Cross, the scientist, is a noted specialist on barrier island and beach ecology. He taught, wrote and illustrated on the subject for the likes of the National Estuary Program, The Conservation Foundation and the Cousteau Society. Finding that all too often the essential messages about the environment seem to dire or demanding on the general public, Cross turned his efforts some years ago on the mission to make these messages more inviting by using healthy doses of folklore mixed with scientific fact. “I try to explain nature and ecological principles in a lighthearted way. Seeing how our predecessors viewed the world around them – through their stories, their art and their superstitions – often softens the blow and makes learning about our world much more enjoyable,” explained Cross.

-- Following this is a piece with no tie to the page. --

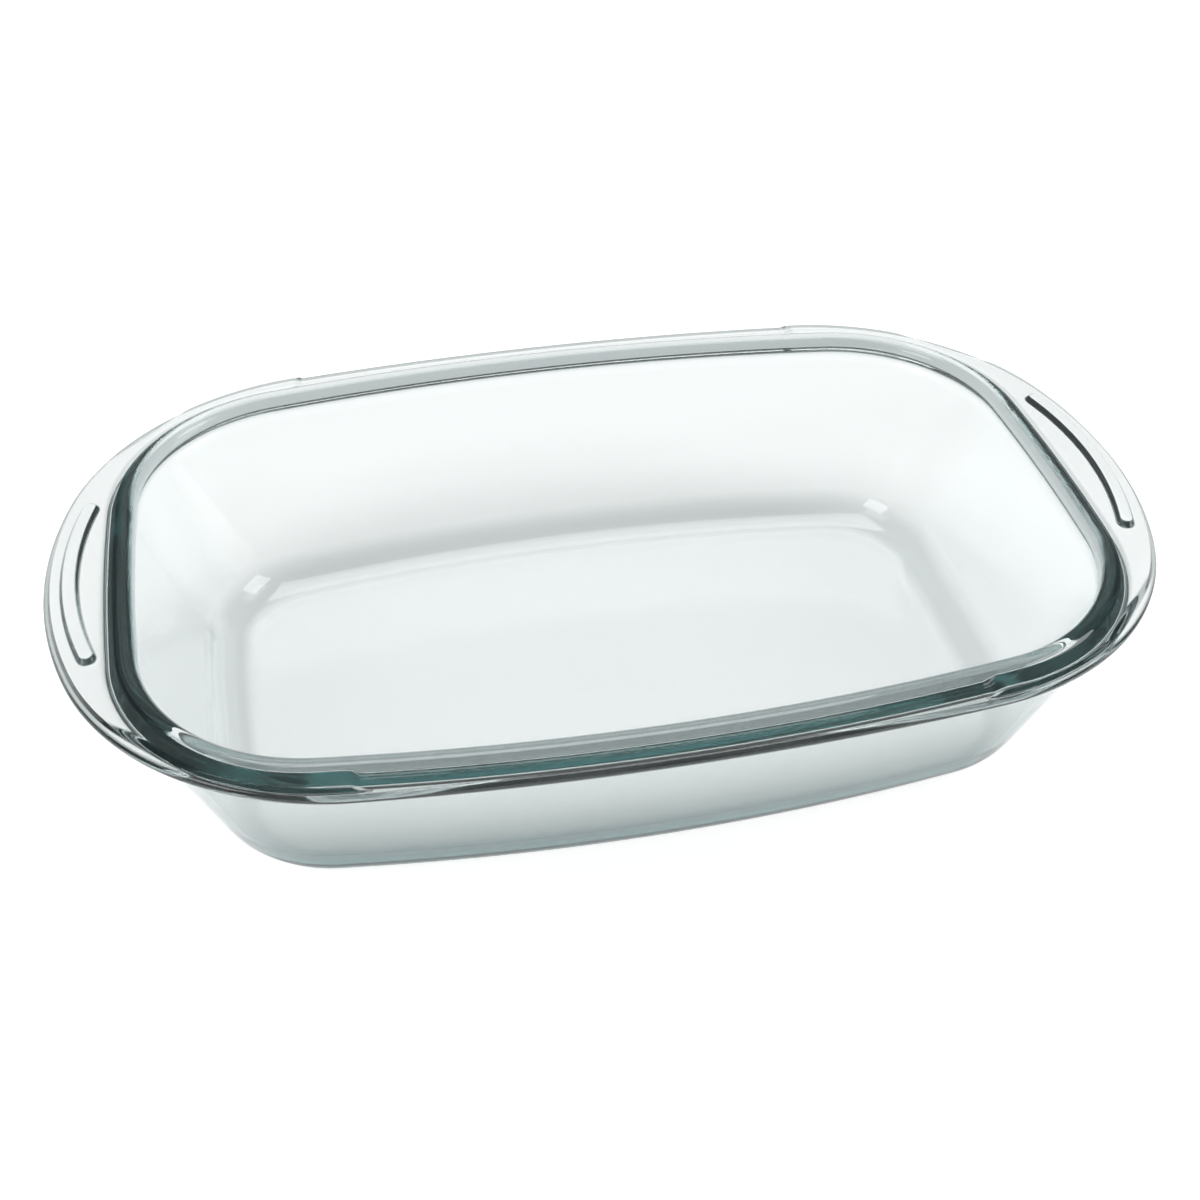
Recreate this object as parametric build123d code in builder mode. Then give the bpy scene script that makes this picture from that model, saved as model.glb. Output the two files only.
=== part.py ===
from build123d import *
from math import atan2, cos, hypot, radians, sin, sqrt, tan
import os

# Oblong glass baking dish with a bowed plan, a beaded rim and two crescent handles.
# Millimetres, +Z up. The origin is on the table, under the middle of the dish, and the
# long axis is X. Every horizontal section is an outline of eight tangent arcs: two long
# sides, two ends and four corners. An outline is given as
# (half length, half width, long side radius, end radius, corner radius), and growing all
# five by one amount gives the outline offset by that amount.

# Driving dimensions
overall_height = 71.5
mouth = (149.0, 96.0, 742.0, 785.0, 55.0)
flange_edge = (175.0, 109.0, 903.0, 138.0, 90.0)

# Wall and floor, as distances outside the mouth outline
floor_thickness = 5.5
floor_joint = -36.0
inner_wall_angle = 70.5
inner_fillet = 20.0
outer_wall_angle = 68.6
outer_wall_reach = 7.75
heel_radius = 15.0
under_flange_fillet = 4.0

# Rim bead
bead_radius = 3.5
bead_centre = 2.5
bead_foot = 6.6

# Flange, handle and grip levels
flange_top = overall_height - 2.6
flange_thickness = 3.4
flange_bottom = flange_top - flange_thickness
edge_round = 1.6
handle_start = 128.0

# Raised pad on each handle
pad_height = 1.4
pad_inset = 2.5
pad_corner_sum = 217.7
pad_root = 4.8

# Grip rib on each pad
rib_reach = 166.4
rib_arc_radius = 118.0
rib_half_angle = 17.8
rib_width = 5.6
rib_height = 1.1
rib_round = 0.8

pad_plane = Plane.XY.offset(flange_top)


def grown(outline, distance):
    """Outline offset outwards by a distance."""
    return tuple(value + distance for value in outline)


def corner_centre(outline):
    """Centre of the corner arc that is tangent to the long side arc and the end arc."""
    half_length, half_width, long_radius, end_radius, corner_radius = outline
    long_y = half_width - long_radius
    end_x = half_length - end_radius
    reach_long = long_radius - corner_radius
    reach_end = end_radius - corner_radius
    span = hypot(end_x, long_y)
    along = (reach_long**2 - reach_end**2 + span**2) / (2 * span)
    across = sqrt(reach_long**2 - along**2)
    ux = end_x / span
    uy = -long_y / span
    side = 1 if end_x > 0 else -1
    candidates = [
        (ux * along - side * uy * across, long_y + uy * along + side * ux * across),
        (ux * along + side * uy * across, long_y + uy * along - side * ux * across),
    ]
    return max(candidates, key=lambda point: min(point))


def outline_wire(outline):
    """Closed wire of eight tangent arcs."""
    half_length, half_width, long_radius, end_radius, corner_radius = outline
    cx, cy = corner_centre(outline)
    long_angle = atan2(cy - (half_width - long_radius), cx)
    end_angle = atan2(cy, cx - (half_length - end_radius))
    middle_angle = (long_angle + end_angle) / 2
    ax = cx + corner_radius * cos(end_angle)
    ay = cy + corner_radius * sin(end_angle)
    mx = cx + corner_radius * cos(middle_angle)
    my = cy + corner_radius * sin(middle_angle)
    bx = cx + corner_radius * cos(long_angle)
    by = cy + corner_radius * sin(long_angle)
    with BuildLine() as line:
        ThreePointArc((ax, -ay), (half_length, 0), (ax, ay))
        ThreePointArc((ax, ay), (mx, my), (bx, by))
        ThreePointArc((bx, by), (0, half_width), (-bx, by))
        ThreePointArc((-bx, by), (-mx, my), (-ax, ay))
        ThreePointArc((-ax, ay), (-half_length, 0), (-ax, -ay))
        ThreePointArc((-ax, -ay), (-mx, -my), (-bx, -by))
        ThreePointArc((-bx, -by), (0, -half_width), (bx, -by))
        ThreePointArc((bx, -by), (mx, -my), (ax, -ay))
    return line.wire()


def section_plane(rail):
    """Plane across the start of a rail, with local x pointing outwards and local y up."""
    along = rail % 0
    return Plane(origin=rail @ 0, x_dir=along.cross(Vector(0, 0, 1)), z_dir=-along)


path = outline_wire(mouth)

# Floor
with BuildPart() as basin_floor:
    with BuildSketch():
        make_face(outline_wire(grown(mouth, floor_joint)).edges())
    extrude(amount=floor_thickness)

# Wall: inner slope and fillet, outer slope, round heel and the fillet under the flange
inner_run = (flange_bottom - floor_thickness) / tan(radians(inner_wall_angle))
outer_run = flange_bottom / tan(radians(outer_wall_angle))
inner_corner = (-inner_run, floor_thickness)
heel_corner = (outer_wall_reach - outer_run, 0)
slope_x = cos(radians(outer_wall_angle))
slope_z = sin(radians(outer_wall_angle))
root_length = under_flange_fillet * tan(radians(outer_wall_angle / 2))
root_start = (outer_wall_reach - root_length * slope_x, flange_bottom - root_length * slope_z)
root_end = (outer_wall_reach + root_length, flange_bottom)


def wall_along(rail):
    """Wall swept along one arc of the mouth outline."""
    with BuildPart() as wall:
        with BuildSketch(section_plane(rail)) as section:
            with BuildLine():
                Polyline(
                    root_end,
                    (0, flange_bottom),
                    inner_corner,
                    (floor_joint, floor_thickness),
                    (floor_joint, 0),
                    heel_corner,
                    root_start,
                )
                TangentArc(root_start, root_end, tangent=(slope_x, slope_z))
            make_face()
            fillet(section.vertices().sort_by_distance(inner_corner)[0], radius=inner_fillet)
            fillet(section.vertices().sort_by_distance(heel_corner)[0], radius=heel_radius)
        sweep(path=rail)
    return wall


# One side or corner of the wall on each arc, anticlockwise from the right end
wall_names = (
    "wall_right",
    "corner_back_right",
    "wall_back",
    "corner_back_left",
    "wall_left",
    "corner_front_left",
    "wall_front",
    "corner_front_right",
)
walls = {name: wall_along(rail) for name, rail in zip(wall_names, path.edges())}

# Rim bead: a round bar that stands 1 mm into the mouth, on a foot level with the flange
bead_axis = overall_height - bead_radius
inner_foot = bead_centre - sqrt(bead_radius**2 - (bead_axis - flange_bottom) ** 2)
outer_foot = bead_centre + sqrt(bead_radius**2 - (flange_top - bead_axis) ** 2)
with BuildPart() as rim_bead:
    with BuildSketch(section_plane(path)):
        with BuildLine():
            ThreePointArc(
                (inner_foot, flange_bottom),
                (bead_centre, overall_height),
                (outer_foot, flange_top),
            )
            Polyline(
                (outer_foot, flange_top),
                (bead_foot, flange_top),
                (bead_foot, flange_bottom),
                (inner_foot, flange_bottom),
            )
        make_face()
    sweep(path=path)

# Flange ring with a rounded outer edge, then cut into two side flanges and two handles
with BuildPart() as flange_ring:
    with BuildSketch(Plane.XY.offset(flange_bottom)):
        make_face(outline_wire(flange_edge).edges())
        make_face(outline_wire(grown(mouth, bead_foot)).edges(), mode=Mode.SUBTRACT)
    extrude(amount=flange_thickness)
    top_edges = flange_ring.faces().sort_by(Axis.Z)[-1].outer_wire().edges()
    bottom_edges = flange_ring.faces().sort_by(Axis.Z)[0].outer_wire().edges()
    fillet(top_edges + bottom_edges, radius=edge_round)

with BuildPart() as handle_right:
    add(flange_ring.part)
    split(bisect_by=Plane.YZ.offset(handle_start), keep=Keep.TOP)

with BuildPart() as handle_left:
    add(handle_right.part.mirror(Plane.YZ))

with BuildPart() as flange_back:
    add(flange_ring.part)
    split(bisect_by=Plane.YZ.offset(handle_start), keep=Keep.BOTTOM)
    split(bisect_by=Plane.YZ.offset(-handle_start), keep=Keep.TOP)
    split(bisect_by=Plane.XZ, keep=Keep.BOTTOM)

with BuildPart() as flange_front:
    add(flange_back.part.mirror(Plane.XZ))

# Raised pad on each handle. It stops along a line across each corner.
with BuildPart() as handle_pad_right:
    with BuildSketch(pad_plane):
        make_face(outline_wire(grown(flange_edge, -pad_inset)).edges())
        make_face(outline_wire(grown(mouth, pad_root)).edges(), mode=Mode.SUBTRACT)
        with BuildLine():
            Polyline(
                (handle_start, pad_corner_sum - handle_start),
                (pad_corner_sum, 0),
                (handle_start, handle_start - pad_corner_sum),
                close=True,
            )
        make_face(mode=Mode.INTERSECT)
    extrude(amount=pad_height)
    add(rim_bead.part, mode=Mode.SUBTRACT)

with BuildPart() as handle_pad_left:
    add(handle_pad_right.part.mirror(Plane.YZ))

# Grip rib on each pad
rib_centre = rib_reach - rib_arc_radius
with BuildPart() as grip_rib_right:
    with BuildSketch(pad_plane.offset(pad_height)):
        with BuildLine() as rib_line:
            CenterArc((rib_centre, 0), rib_arc_radius, -rib_half_angle, 2 * rib_half_angle)
        SlotArc(rib_line.edge(), rib_width)
    extrude(amount=rib_height)
    fillet(grip_rib_right.faces().sort_by(Axis.Z)[-1].edges(), radius=rib_round)

with BuildPart() as grip_rib_left:
    add(grip_rib_right.part.mirror(Plane.YZ))

pieces = {
    "basin_floor": basin_floor,
    **walls,
    "rim_bead": rim_bead,
    "flange_front": flange_front,
    "flange_back": flange_back,
    "handle_left": handle_left,
    "handle_right": handle_right,
    "handle_pad_left": handle_pad_left,
    "handle_pad_right": handle_pad_right,
    "grip_rib_left": grip_rib_left,
    "grip_rib_right": grip_rib_right,
}

os.makedirs("parts", exist_ok=True)
for name, piece in pieces.items():
    piece.part.label = name
    export_step(piece.part, f"parts/{name}.step")
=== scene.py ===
import math

import bpy
import numpy as np
from mathutils import Matrix, Vector


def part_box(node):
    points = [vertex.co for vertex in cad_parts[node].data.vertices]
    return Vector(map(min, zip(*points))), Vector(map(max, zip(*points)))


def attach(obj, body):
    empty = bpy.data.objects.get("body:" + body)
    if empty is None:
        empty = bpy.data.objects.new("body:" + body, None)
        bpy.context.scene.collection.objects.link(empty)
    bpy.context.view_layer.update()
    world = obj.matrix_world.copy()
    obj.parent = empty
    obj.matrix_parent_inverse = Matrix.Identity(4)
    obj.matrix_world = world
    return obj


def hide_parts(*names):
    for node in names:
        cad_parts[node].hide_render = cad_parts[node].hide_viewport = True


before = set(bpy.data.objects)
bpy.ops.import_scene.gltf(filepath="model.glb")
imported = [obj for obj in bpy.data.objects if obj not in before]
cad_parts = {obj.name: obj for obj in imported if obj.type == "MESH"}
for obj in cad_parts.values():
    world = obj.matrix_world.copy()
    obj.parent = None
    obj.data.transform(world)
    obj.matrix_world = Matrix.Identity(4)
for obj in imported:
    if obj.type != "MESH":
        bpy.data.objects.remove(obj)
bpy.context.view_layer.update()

MM = 0.001

# Plan outlines as (half length, half width, long side radius, end radius, corner radius)
MOUTH = np.array([149.0, 96.0, 742.0, 785.0, 55.0])
FLANGE = np.array([175.0, 109.0, 903.0, 138.0, 90.0])

# Heights in millimetres, from the frame
RIM_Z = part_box("rim_bead")[1].z / MM
FLANGE_TOP_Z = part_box("flange_front")[1].z / MM
FLANGE_BOTTOM_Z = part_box("flange_front")[0].z / MM
PAD_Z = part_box("handle_pad_left")[1].z / MM
RIB_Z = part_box("grip_rib_left")[1].z / MM
FLOOR_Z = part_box("basin_floor")[1].z / MM

# Wall section, as distances outside the mouth outline
CAP_REACH = -37.0
INNER_ANGLE = math.radians(70.5)
INNER_FILLET = 19.0
OUTER_ANGLE = math.radians(68.6)
OUTER_REACH = 7.75
HEEL_RADIUS = 18.0
ROOT_FILLET = 4.0

# Bead section: a round bar, with a fillet on the flange side
BEAD_RADIUS = 3.5
BEAD_CENTRE = (2.5, RIM_Z - BEAD_RADIUS)
BEAD_FILLET = 2.5
BEAD_START = 238.0
BLEND_START = BEAD_CENTRE[0] + 0.5

# Flange, pad and rib
EDGE_ROUND = 1.7
PAD_INSET = 2.5
PAD_SLOPE = 1.1
PAD_CORNER_SUM = 217.7
PAD_INNER_X = 90.0
CORNER_SLOPE = 3.0
RIB_REACH = 166.8
RIB_ARC = 118.0
RIB_HALF_ANGLE = math.radians(17.8)
RIB_HALF_WIDTH = 2.95
RIB_SIDE = 1.15
RIB_EXTRA = 0.6
RIB_RISE = RIB_Z - PAD_Z + RIB_EXTRA

# Rings across the flange's top, and columns on a quarter of the mouth outline
TOP_ROWS = 70
COLUMNS = {"on_end": 54, "on_corner": 100, "on_long": 50}

# Stage and camera, in metres and degrees
FLOOR_HALF_SIZE = 1.6
FLOOR_DROP = 0.0002
CAMERA_LENS = 49.9
CAMERA_PLACE = (-0.0953, -0.4128, 0.3199 + RIM_Z * MM)
CAMERA_TURN = -12.69
CAMERA_TILT = 49.96
CAMERA_ROLL = 0.69


def smooth(value):
    """Smooth step from 0 to 1."""
    t = np.clip(value, 0.0, 1.0)
    return t * t * (3.0 - 2.0 * t)


def arc_centres(outline):
    """Centres of the long side arc, the end arc and the corner arc in the +X +Y quarter."""
    half_length, half_width, long_radius, end_radius, corner_radius = outline
    long_centre = np.array([0.0, half_width - long_radius])
    end_centre = np.array([half_length - end_radius, 0.0])
    reach_long = long_radius - corner_radius
    reach_end = end_radius - corner_radius
    gap = end_centre - long_centre
    span = np.hypot(*gap)
    unit = gap / span
    along = (reach_long**2 - reach_end**2 + span**2) / (2.0 * span)
    across = math.sqrt(reach_long**2 - along**2)
    normal = np.array([-unit[1], unit[0]])
    choices = [long_centre + unit * along + normal * across * side for side in (1.0, -1.0)]
    return long_centre, end_centre, max(choices, key=lambda point: point.min())


def arc_angles(outline):
    """Angles where the end arc meets the corner arc and where that meets the long side."""
    long_centre, end_centre, corner = arc_centres(outline)
    end_angle = math.atan2(*(corner - end_centre)[::-1])
    long_angle = math.atan2(*(corner - long_centre)[::-1])
    return end_angle, long_angle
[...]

Technology was exciting to Cross.  “The giclée process is improving every day, becoming ‘museum quality’ permanent through the use of archival papers, canvases and lightfast inks, and even by utilizing embellishments such as metallic inks and embossing,” said Cross. The use of technologies had not escaped Cross, having staked a claim to turf here and there on the on-line services and the world wide web. “It is an incredibly exciting time to be in the business of information. Be it words or pictures or both, I see that ironically it may be our use of this technology to deliver the right information to millions of people that eventually serves as the warning bell to begin really appreciating and protecting our environment.”

Even though he’s stepping into the future with his techniques, Cross’ concepts are steeped in simplicity. “I’d like to encourage people to look around, have a good time out there; ecology doesn’t have to be drudgery,” says Cross. “It’s so easy with our busy pace of life and technology out there – faxes, phones, modems – to forget the medium that we are all swimming through together. And that is nature.”